Effects of puerarin on the expressions of (A) active caspase-3 protein and (B) tumor necrosis factor (TNF)-α mRNA in cerebral homogenates 24 h after middle cerebral artery occlusion (MCAO)-reperfusion injury in rats. (A) Fresh brains from sham-operated, solvent-treated, and puerarin (50 mg/kg)-treated rats were removed, and sectioned coronally into four sequential parts from the frontal lobe to the occipital lobe. The third part of the four sequential parts of the ischemic-injured hemisphere was separately collected, homogenized, and centrifuged. The supernatant (50 μg protein) was then subjected to SDS-PAGE, and transferred onto membranes for analysis of active caspase-3 expression. The results are representative examples of three similar experiments. Data are presented as the means ± S.E.M. *P < 0.05 compared to the sham-operated group (lane 1); ^#P < 0.05 compared to the solvent-treated groups (lane 2).
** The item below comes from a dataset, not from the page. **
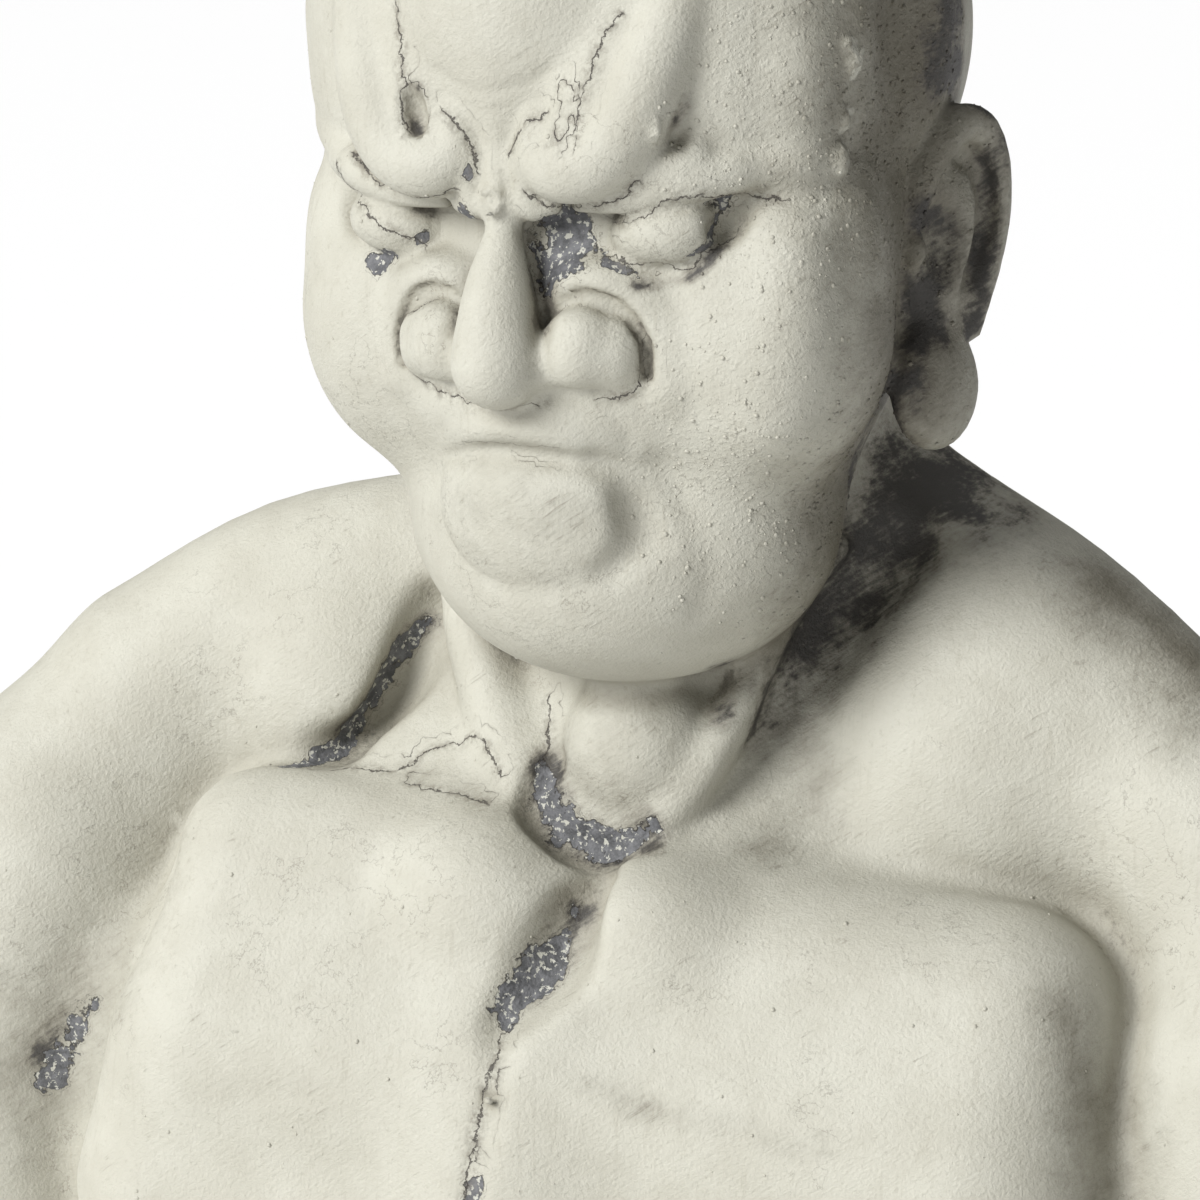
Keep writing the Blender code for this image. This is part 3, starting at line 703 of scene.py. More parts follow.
BARE_TORSO = [
    [(-49, 32, 26, 1.8), (-53.7, 28.8, 18, 2.6), (-57, 25, 8, 2.3), (-60, 22, 0, 2), (-67, 12, -3.4, 1.2)],
    [
        (-13.4, 9, 8, 1.8), (-10.6, 6.4, 2, 3), (-6, 4.6, -0.6, 3.4), (1.5, 3.8, -2.2, 3.2),
        (7, 3.2, 0, 2.6), (12, 2.8, 3.6, 1.6),
    ],
    [(42.8, 23.6, 66, 2), (40.7, 17.8, 55.8, 1.8), (35, 13, 43, 1.4)],
    [(2.5, -5, -11, 1), (1, -8.6, -18, 2.4), (-1.5, -12.5, -25, 3.8), (-5, -16, -30, 3), (-4, -18, -34, 1.4)],
    [(-2.1, -27.2, -61, 1.8), (-3, -27.6, -70, 2)],
    [(-92, -6, -46, 1.2), (-94, -3, -54, 2.2), (-102, 1, -72, 3)],
]


def spread(place, rows):
    """1 on a path, 0.5 at the radius that its rows give, 0 at twice that."""
    rows = smooth_path(rows)
    best = np.full(len(place), 2, np.float32)
    for start, end in zip(rows, rows[1:]):
        gap, share = from_segment(place, start, end)
        best = np.minimum(best, np.linalg.norm(gap, axis=1) / (start[3] + (end[3] - start[3]) * share))
    return 1 - 0.5 * best


def corners(mesh):
    """Vertex places in the figure's units, and vertex normals."""
    places = np.zeros(len(mesh.vertices) * 3, np.float32)
    mesh.vertices.foreach_get("co", places)
    normals = np.zeros(len(mesh.vertices) * 3, np.float32)
    mesh.vertex_normals.foreach_get("vector", normals)
    return to_units(places.reshape(-1, 3)), normals.reshape(-1, 3)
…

Equal loading in each lane is demonstrated by similar intensities of α-tubulin. (B) Fresh brains from sham-operated, solvent-treated, and puerarin (50 mg/kg)-treated rats were removed, homogenized, and centrifuged from the ipsilateral cortex, followed by analysis of TNF-α mRNA expression by RT-PCR as described in "Methods". The GAPDH level was used to normalize the amount of the cDNA template used in each PCR reaction. The results are representative examples of three similar experiments.

Figure 5

Effects of puerarin on (A) respiratory bursts in human neutrophils, and (B) the antioxidation in thiobarbituric acid-reactive substance (TBARS) in rat brain homogenate. (A) Washed neutrophil suspensions (2 × 10⁶ cells/ml) were preincubated with the solvent control (0.5% DMSO) or various concentrations of puerarin (10, 20, and 50 μM) in the presence of lucigenin (100 μM), followed by the addition of fMLP (800 nM) to trigger neutrophil respiratory bursts. Data are presented as a percent inhibition of the solvent control (means ± S.E.M., n = 4). (B) Brain homogenates were preincubated with solvent (0.5% DMSO) or various concentrations of puerarin (20~500 μM) for 10 min followed by the addition of Fe²⁺ (200 μM). Results are presented as the absorbance at 532 nm/mg protein in brain homogenates. Data are presented as the means ± S.E.M. (n = 4). **P < 0.01 compared with the solvent group (DMSO only).

Figure 6

Effect of puerarin on the free radical-scavenging activity in the H₂O₂/NaOH/DMSO system. The signal of hydroxyl radical peaks was observed in electron spin resonance (ESR) experiments. (A) Typical ESR spectra in the presence of solvent control (0.5% DMSO) or puerarin (B, 200 μM), (C, 500 μM) in the H₂O₂/NaOH/DMSO system, the spectrum is a representative example of four similar experiments.